障がい者の消費生活相談件数は9,187件
消費者トラブルに巻き込まれる障がい者が増えているという。平成28年度、障がい者の消費生活相談件数は9,187件。10年で倍増しているとのこと。
本人の理解不足や悪質な業者が関わるもの、障がい特性を理解できていない人の対応の悪さ、障がい者本人が起こしてしまったものなどさまざまなトラブルがあるようだ。
障がい者の消費行動と消費者トラブル事例集
消費者庁は2019年5月17日、『障がい者の消費行動と消費者トラブル事例集』をサイト上に公開した。徳島県と岡山県で行われた対面でのヒアリング調査をベースに作られたこの事例集は、障がい者本人や支援者が利用することを想定してつくられたという。
今後、消費者トラブルに巻き込まれない、また、起こさないためのツールとして参考になる部分はたくさんあると思う。
「消費者トラブルとして表面化しづらいことも多く、支援者の方が障がい者本人の様子を少しでもおかしいと感じたときや、障がい者本人が不安を感じたり困ったりしたとき、気軽に相談できる人が身近にいること、消費生活センター等を一層周知していくことが重要と改めて気付かさ https://t.co/uY9BEKhzxs
— のほほん堂🌹 (@nohohondo) 2019年5月20日
主な障がい者の消費者トラブル
『障がい者の消費行動と消費者トラブル事例集』では、主要な14事例、その他10事例が記載されている。
知的障がいでは
- 携帯電話販売店での契約
- 迷惑メールの対応
- スマホゲームの課金
- 電話勧誘と定期購入
精神障がいでは
- 訪問販売
- サービスの複数契約
- 占いサイトの課金
- お試し購入
発達障がいでは
- SNSから起こるトラブル
- 試供品の持ち帰り
身体障がいでは
- カツラの複数購入
- 購入の制限
- 光回線の解約
- 海外宝くじ
購入や契約の際のトラブルが、例として多く挙げられている印象がある。
4コマ漫画を用いてわかりやすく
主要な14事例は障がい者もわかりやすいように、イラストや4コマ漫画を用い、言葉の使い方も平易になるよう心がけたとのこと。
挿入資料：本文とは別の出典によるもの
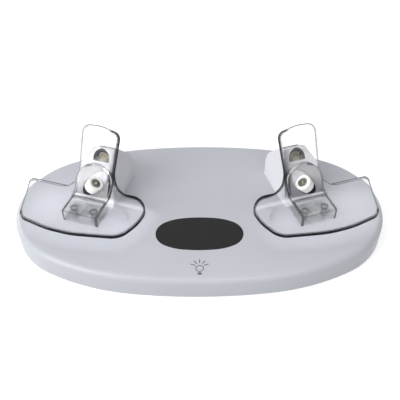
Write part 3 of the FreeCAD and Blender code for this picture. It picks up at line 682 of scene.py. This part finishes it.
class STAND_OT_posts(bpy.types.Operator):
    """Dress the two posts and their metal inserts"""

    bl_idname = "stand.posts"
    bl_label = "Dress posts"

    def execute(self, context):
        look, metal = context.scene.stand_plastics, context.scene.stand_metals
        plan = context.scene.cradle_plan
        brass = turned_metal("brass_screw", metal.brass)
        for side in SIDES:
            wear(post_plastic("post_plastic_" + side, look, plan, side), side + "_post")
            wear(insert_metal("insert_metal_" + side, metal, plan, side), side + "_post_insert")
            wear(brass, side + "_post_insert_screw")
        return {"FINISHED"}


class STAND_OT_cradles(bpy.types.Operator):
    """Dress the two clear cradles"""

    bl_idname = "stand.cradles"
    bl_label = "Dress cradles"

    def execute(self, context):
        look, plan = context.scene.stand_clear, context.scene.cradle_plan
        for side in SIDES:
            wear(clear_plastic("clear_plastic_" + side, look, plan, side), side + "_cradle")
        return {"FINISHED"}


class STAND_OT_contacts(bpy.types.Operator):
    """Dress the charging contacts"""

    bl_idname = "stand.contacts"
    bl_label = "Dress contacts"

    def execute(self, context):
        look, metal = context.scene.stand_plastics, context.scene.stand_metals
        nickel = turned_metal("contact_nickel", metal.nickel)
        insulator = dull_plastic("contact_insulator", look.insulator)
        gold = turned_metal("pin_gold", metal.gold, 0.18)
        for side in SIDES:
            body = contact_body("contact_body_" + side, look, context.scene.cradle_plan, side)
            wear(body, side + "_contact_barrel")
            wear(nickel, side + "_contact_ring")
            wear(insulator, side + "_contact_insulator")
            wear(gold, side + "_pin_sleeve", side + "_contact_pin")
        return {"FINISHED"}


class STAND_OT_fasteners(bpy.types.Operator):
    """Dress the screws"""

    bl_idname = "stand.fasteners"
    bl_label = "Dress screws"

    def execute(self, context):
        names = ["base_screws", "board_screws"]
        for side in SIDES:
            names += [side + "_post_screws", side + "_cradle_screws"]
        wear(turned_metal("screw_steel", context.scene.stand_metals.steel), *names)
        return {"FINISHED"}


class STAND_OT_electronics(bpy.types.Operator):
    """Dress the board, the power socket and the touch electrode"""

    bl_idname = "stand.electronics"
    bl_label = "Dress electronics"

    def execute(self, context):
        look, metal = context.scene.stand_boards, context.scene.stand_metals
        wear(circuit_board("solder_mask", look), "main_board")
        wear(turned_metal("socket_steel", metal.steel, 0.2), "socket_shell")
        wear(dull_plastic("socket_tongue_plastic", look.tongue), "socket_tongue")
        wear(dull_plastic("chip_plastic", look.chip), "charge_chip")
        wear(dull_plastic("coil_ferrite", look.coil, 0.7), "coil_block")
        wear(turned_metal("electrode_copper", metal.copper, 0.35), "touch_electrode")
        lens = dull_plastic("light_lens", look.lens, 0.3)
        mask = circuit_board("light_board_mask", look)
        sleeve = dull_plastic("lead_sleeve", look.sleeve, 0.45)
        for side in SIDES:
            wear(mask, side + "_led_board")
            wear(lens, side + "_leds")
            wear(sleeve, side + "_lead")
        return {"FINISHED"}


# The studio


def studio_floor(name, cloth, glow):
    s = Surface(name)
    matt = s.node("ShaderNodeBsdfDiffuse", None, {"Color": rgba((cloth, cloth, cloth))})
    light = s.node("ShaderNodeEmission", None, {"Color": rgba((1, 1, 1)), "Strength": glow})
    both = s.node("ShaderNodeAddShader", None, {0: matt, 1: light})
    return s.output(s.node("ShaderNodeMixShader", None, {0: s.seen_directly(), 1: matt, 2: both}))


def surroundings(scene, ambient):
    world = bpy.data.worlds.new("surroundings")
    scene.world = world
    world.use_nodes = True
    s = Surface("surroundings", world.node_tree)
    strength = ambient + s.seen_directly() * (1.0 - ambient)
    back = s.node("ShaderNodeBackground", None, {"Color": rgba((1, 1, 1)), "Strength": strength})
    s.add("ShaderNodeOutputWorld", None, {"Surface": back})


def lamp(name, power, size, place, target):
    data = bpy.data.lights.new(name, "AREA")
    data.shape = "RECTANGLE"
    data.size, data.size_y = size
    data.energy = power
    obj = bpy.data.objects.new(name, data)
    obj.location = place
    obj.rotation_euler = (Vector(target) - Vector(place)).to_track_quat("-Z", "Y").to_euler()
    bpy.context.scene.collection.objects.link(obj)


def photo_camera(scene, set_up):
    data = bpy.data.cameras.new("photo_camera")
    data.lens = set_up.lens
    data.sensor_width = set_up.film
    data.shift_x = set_up.shift_right
    data.shift_y = set_up.shift_up
    camera = bpy.data.objects.new("photo_camera", data)
    rise = set_up.rise
    camera.location = (0, -set_up.distance * math.cos(rise), set_up.distance * math.sin(rise))
    tilt = Matrix.Rotation(math.radians(90) - rise, 3, "X")
    camera.rotation_euler = (tilt @ Matrix.Rotation(set_up.roll, 3, "Z")).to_euler()
    scene.collection.objects.link(camera)
    scene.camera = camera


class STAND_OT_studio(bpy.types.Operator):
    """Set up the floor, the lamps, the surroundings and the camera"""

    bl_idname = "stand.studio"
    bl_label = "Set up studio"

    def execute(self, context):
        scene = context.scene
        set_up = scene.stand_studio
        mesh = bmesh.new()
        bmesh.ops.create_grid(mesh, x_segments=1, y_segments=1, size=4.0)
        floor = flat_piece("floor", studio_floor("floor_white", set_up.cloth, set_up.glow), mesh)
        lamp("key_left", set_up.key, size=(0.7, 0.9), place=(-0.85, -0.55, 0.65), target=(0, 0, 0))
        lamp("front_soft", set_up.front, size=(0.5, 0.15), place=(0.0, -0.33, 0.30), target=(0, -0.04, 0))
        lamp("top_strip", set_up.top, size=(0.8, 0.28), place=(0.0, 0.45, 0.9), target=(0, 0, 0))
        lamp("rim_left", set_up.rim, size=(0.5, 0.2), place=(-0.88, 0.47, 0.25), target=(-0.1, 0, 0))
        surroundings(scene, set_up.ambient)
        photo_camera(scene, set_up)
        scene.view_settings.view_transform = "Standard"
        return {"FINISHED"}


SETTINGS = {
    "stand_plastics": StandPlastics,
    "stand_clear": ClearLook,
    "cradle_plan": CradlePlan,
    "stand_metals": MetalLook,
    "stand_boards": BoardLook,
    "touch_mark": TouchMark,
    "stand_studio": StudioSettings,
}

OPERATORS = (
    STAND_OT_base,
    STAND_OT_touch_mark,
    STAND_OT_posts,
    STAND_OT_cradles,
    STAND_OT_contacts,
    STAND_OT_fasteners,
    STAND_OT_electronics,
    STAND_OT_studio,
)


class STAND_PT_panel(bpy.types.Panel):
    """Settings and operators of the charging stand"""

    bl_idname = "STAND_PT_panel"
    bl_label = "Charging stand"
    bl_space_type = "VIEW_3D"
    bl_region_type = "UI"
    bl_category = "Stand"

    def draw(self, context):
        for group, made in SETTINGS.items():
            box = self.layout.box()
            for name in made.__annotations__:
                box.prop(getattr(context.scene, group), name)
        for operator in OPERATORS:
            self.layout.operator(operator.bl_idname)


def register():
    for group, made in SETTINGS.items():
        bpy.utils.register_class(made)
        setattr(bpy.types.Scene, group, PointerProperty(type=made))
    for made in OPERATORS + (STAND_PT_panel,):
        bpy.utils.register_class(made)


def unregister():
    for made in (STAND_PT_panel,) + OPERATORS[::-1]:
        bpy.utils.unregister_class(made)
    for group, made in SETTINGS.items():
        delattr(bpy.types.Scene, group)
        bpy.utils.unregister_class(made)


def main():
    register()
    bpy.ops.stand.base()
    bpy.ops.stand.touch_mark()
    bpy.ops.stand.posts()
    bpy.ops.stand.cradles()
    bpy.ops.stand.contacts()
    bpy.ops.stand.fasteners()
    bpy.ops.stand.electronics()
    bpy.ops.stand.studio()


if __name__ == "__main__":
    main()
4コマ漫画があると状況がスッと入ってくる。タイトルも短くてわかりやすい。
ただ、色合いがちょっとボヤッとしていること、漫画の中のふきだしの文字が見にくいことが気になる。
この2点を工夫がしたら、もっとわかりやすい事例集になるではないかと思う。
障がい者の消費者トラブルを減らすには
冒頭で挙げた、障がい者の消費生活相談件数「9,187件」は氷山の一角だろう。相談できていないケースは多いと思う。
『障がい者の消費行動と消費者トラブル事例集』を活用してのロールプレイは有効だと思う。特別支援学校、デイケア、自立訓練事業所、就労継続支援A型事業所・B型事業所などで行うのもいいが、いつも顔を合わすメンツとはやりにくいという点も否めない。どこで、どのように行うかが課題だろう。
少し思いついたのは、NHKで放送されている「ストップ詐欺被害!私はだまされない」の障がい者の消費者トラブルバージョンをつくるのはどうか?
いわゆる“アポ電”。のあとに詐欺や強盗の被害にあうケースが相次いでいます。使い道がなんであれ、見ず知らずの相手に電話で手持ちの現金や資産の状況などを聞かれても絶対に答えないで、警察や家族に相談してください。「ストップ詐欺被害!私はだまされない(5/15)」https://t.co/q0fhhS52WF
— NHK@首都圏 (@nhk_shutoken) 2019年5月16日
障がい者の話題がニュースで報じられつつあるが、障がい者の消費者トラブルについてはあまりない世間で聞くことはない。でも、増加傾向にあるのは事実。自己破産まで追い込まれたケースもあるという。
経験した障がい者本人が経験を語ること、まわりにいる家族や支援者もこんなケースがあったと伝えることが、遠回りなようで、障がい者の消費者トラブルを減らす一番の早道なのではないかと思う。